Türkiye siyaseti öyle parçalı bir hale gelmiştir ki, seçimler gelip geçse de hiç bir parti, kurum ve örgüt tek başına iktidar olamaz ve bir çözüm üretemez. Mesele sadece iktidara gelmek ve iktidarda kalmak değildir. Halklarımızın, tüm ezilenlerin birikmiş sorunlarının çözülmesi için en geniş mücadele birliklerinin oluşturulması, var olanların güçlendirilmesi kaçınılmazdır. Çamur ittifakı çok kızsa da, demokrasi sadece sandık değildir, seçimler her şey değildir.
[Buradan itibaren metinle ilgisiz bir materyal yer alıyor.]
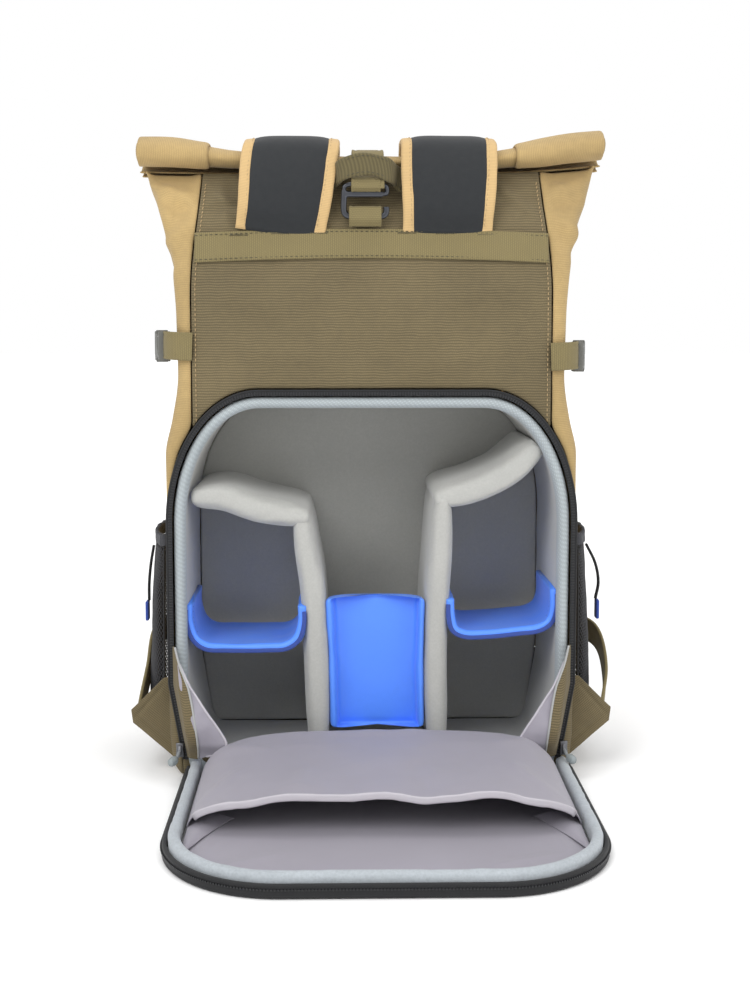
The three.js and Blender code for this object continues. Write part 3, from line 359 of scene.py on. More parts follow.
# Each finish: the colour's name, roughness, sheen, its pattern and the pattern's sizes,
# how much darker the pattern's gaps are, its depth in millimetres, and how far the colour fades
FINISHES = {
    "olive_canvas": (
        "olive", 0.92, 0.06, "Weave", {"Rib": 0.0018, "Thread": 0.0012, "Uneven": 0.9}, 0.62, 0.1, 0.6
    ),
    "boot_canvas": (
        "olive", 0.92, 0.06, "Weave", {"Rib": 0.0015, "Thread": 0.0015, "Uneven": 0.8}, 0.5, 0.09, 0.5
    ),
    "tan_canvas": (
        "tan", 0.92, 0.08, "Weave", {"Rib": 0.0012, "Thread": 0.0012, "Uneven": 0.9}, 0.3, 0.06, 0.6
    ),
    "olive_webbing": ("webbing", 0.85, 0.06, "Weave", {"Rib": 0.0013, "Thread": 0.0018}, 0.4, 0.08, 0.24),
    "ribbed_canvas": ("handle", 0.9, 0.06, "Weave", {"Rib": 0.0026, "Thread": 0.0009}, 0.45, 0.12, 0.2),
    "tan_binding": ("binding_tan", 0.88, 0.08, "Weave", {"Rib": 0.0011, "Thread": 0.0008}, 0.28, 0.05, 0.2),
    "neoprene": ("neoprene", 0.8, 0.08, "Nap", {"Size": 1500.0}, 0.3, 0.03, 0.2),
    "rim_knit": ("rim", 0.95, 0.15, "Knit dots", {"Pitch": 0.0031}, 0.3, 0.08, 0.25),
    "velvet": ("velvet", 0.97, 0.25, "Nap", {"Size": 700.0}, 0.14, 0.04, 0.2),
    "binding_knit": ("flap_rim", 0.95, 0.2, "Nap", {"Size": 620.0}, 0.3, 0.1, 0.3),
    "flap_skin": ("skin", 0.9, 0.06, "Weave", {"Rib": 0.0013, "Thread": 0.0013}, 0.2, 0.06, 0.2),
    # The bound mauve edges: their own mauve, made lighter as a painted highlight along the rolled edge
    "mauve_hem": ("mauve_hem", 0.6, 0.15, "Weave", {"Rib": 0.0007, "Thread": 0.0007}, 0.1, 0.02, 0.12),
    "gathered_hem": ("hem", 0.75, 0.12, "Weave", {"Rib": 0.0011, "Thread": 0.003}, 0.3, 0.1, 0.2),
    "grey_cord": ("cord", 0.7, 0.1, "Weave", {"Rib": 0.0008, "Thread": 0.0008}, 0.3, 0.05, 0.1),
    "cord_end": ("cord_end", 0.5, 0.0, "Nap", {"Size": 900.0}, 0.1, 0.02, 0.1),
    "mauve_nylon": ("mauve", 0.6, 0.15, "Weave", {"Rib": 0.0006, "Thread": 0.0006}, 0.08, 0.012, 0.14),
    "blue_satin": ("blue", 0.42, 0.12, "Weave", {"Rib": 0.0006, "Thread": 0.0004}, 0.1, 0.012, 0.14),
    "blue_edge": ("blue_edge", 0.55, 0.1, "Weave", {"Rib": 0.0011, "Thread": 0.0008}, 0.25, 0.05, 0.2),
    "black_tape": ("tape", 0.75, 0.08, "Weave", {"Rib": 0.0008, "Thread": 0.0012}, 0.4, 0.05, 0.3),
    "net": ("net", 0.6, 0.08, "Nap", {"Size": 1400.0}, 0.3, 0.02, 0.3),
    "teeth": ("teeth", 0.35, 0.0, "Nap", {"Size": 900.0}, 0.15, 0.01, 0.2),
    "plastic": ("plastic", 0.42, 0.0, "Nap", {"Size": 1100.0}, 0.12, 0.012, 0.16),
    "gunmetal": ("gunmetal", 0.34, 0.0, "Nap", {"Size": 500.0}, 0.16, 0.01, 0.2),
    "zip_metal": ("zip_metal", 0.36, 0.0, "Nap", {"Size": 500.0}, 0.16, 0.01, 0.25),
    "thread_tan": ("thread_tan", 0.8, 0.1, "Nap", {"Size": 900.0}, 0.1, 0.02, 0.1),
    "thread_dark": ("thread_dark", 0.8, 0.1, "Nap", {"Size": 900.0}, 0.1, 0.02, 0.1),
    "thread_blue": ("blue_edge", 0.8, 0.1, "Nap", {"Size": 900.0}, 0.1, 0.02, 0.1),
    "thread_pale": ("thread_pale", 0.8, 0.1, "Nap", {"Size": 900.0}, 0.1, 0.02, 0.1),
}
METALS = {"gunmetal": 0.85, "zip_metal": 0.8}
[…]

Sandıkla birlikte demokratik bir kültür, hukuk ve ahlak demektir. Türkiye de sahte, hileli bir sandıktan başka bir şey yoktur. Demokrasiye ulaşmak için canımızı dişimize takıp seçimden seçime değil, her alanda 24 saat mücadele etmemiz şarttır. Demokrasi bir pazarlık projesi değil, bir mücadele birikimi ve kültürüdür. Bu mücadele olmazsa çamur ittifakının yarattığı çürüme ve kirlilik sadece Türkiye için değil, bütün Ortadoğu ve bölge için büyük felaketlere gebedir. Seçimler bitti, şimdi çözüm için gene sokaklara ve alanlara.